Submitting the calculation to HMRC

The easiest way to send the calculation to HMRC is to use the online service. The service, Tell HMRC about the value of items in your PAYE Settlement Agreement, is available on the Gov.uk website at www.gov.uk/guidance/tell-hmrc-the-value-of-items-in-your-paye-settlement-agreement.

 To submit the calculation, the following information is required:

  • Employer PAYE reference.
  • The tax year to which the PSA relates.
  • The type of expenses and benefits included within the PSA.
  • The number of employees who receive the relevant benefits and expenses, including those whose earnings are below the personal allowance.
  • The marginal rate of tax for employees receiving the benefits (note- the lowest rate of tax is used for employees who are non-taxpayers).

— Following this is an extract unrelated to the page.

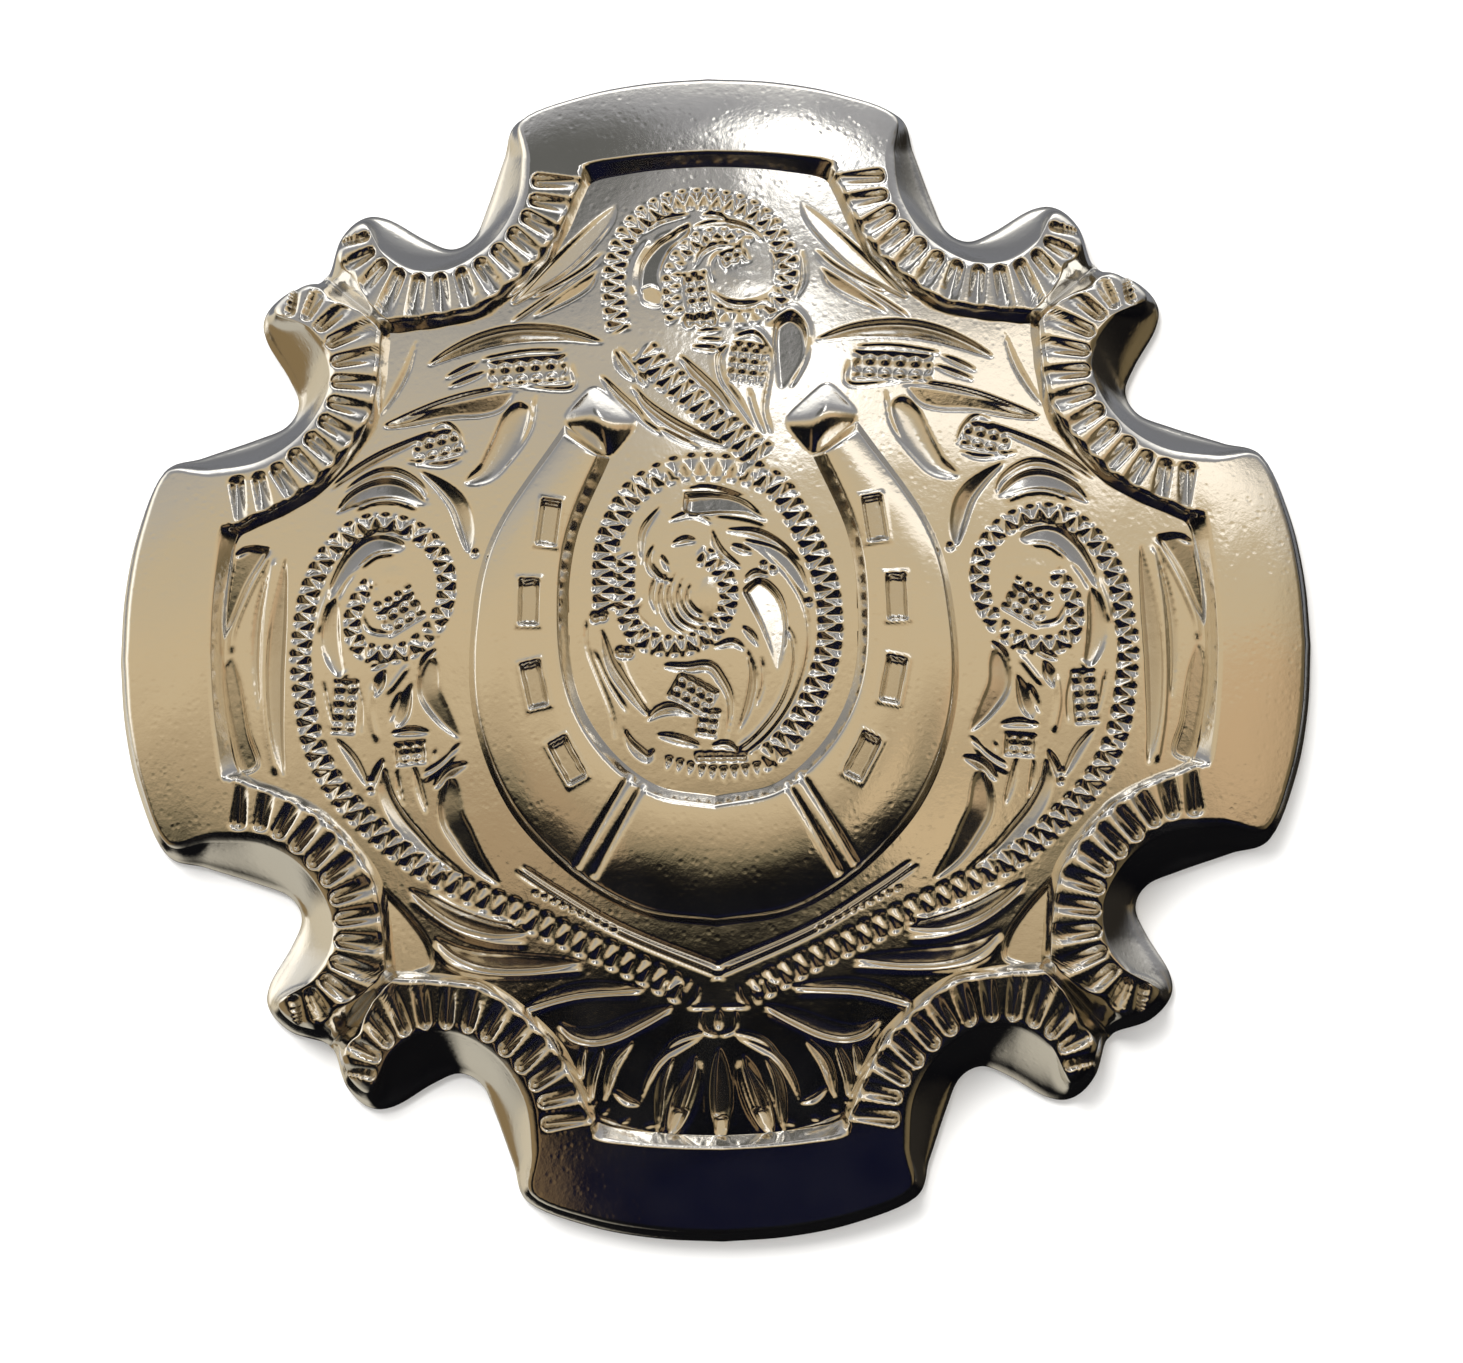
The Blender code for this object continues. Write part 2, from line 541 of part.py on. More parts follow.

The costs should be grouped for each type of benefit. For example, if the PSA included five staff entertainment events in the year, the total cost for all five should be reported as a single item rather than reporting the cost of each individual event separately. Calculations must be included for all taxpayers (including Scottish and Welsh taxpayers) in a single submission- making separate submissions may result in a delay in processing the calculations.

 

Nil returns

Where an employer has a PSA in place but has not provided any benefits or expenses under it in 2024/25, they must submit a nil calculation. This may be the case where a PSA was set up for a previous year but not cancelled for 2024/25 by 5 July 2025.

 

Paying the tax and Class 1B National Insurance

Payment in respect of the tax and Class 1B National Insurance must be made by 22 October 2025 if payment is made electronically. If the employer pays by cheque, the cheque must reach HMRC no later than Friday, 17 October 2025- the payment deadline of 19 October falls on a Sunday in 2025.

Once HMRC have processed the calculation, they will issue a payslip confirming the amount due. This will contain the payment reference number which should be used when making the payment.

If the payslip has not been received when the time comes to make the payment, the amount should be paid anyway as interest is charged is the payment is made late.

In the absence of a payslip containing the payment reference, the SAFE reference should be used instead. This is the reference quoted in the covering letter sent when the PSA was first set up. The employer can obtain this reference by calling HMRC’s Employers Helpline 0300 200 3200. It is important that the correct reference is used- employers should not use their submission reference, their PAYE reference or their Accounts Office reference.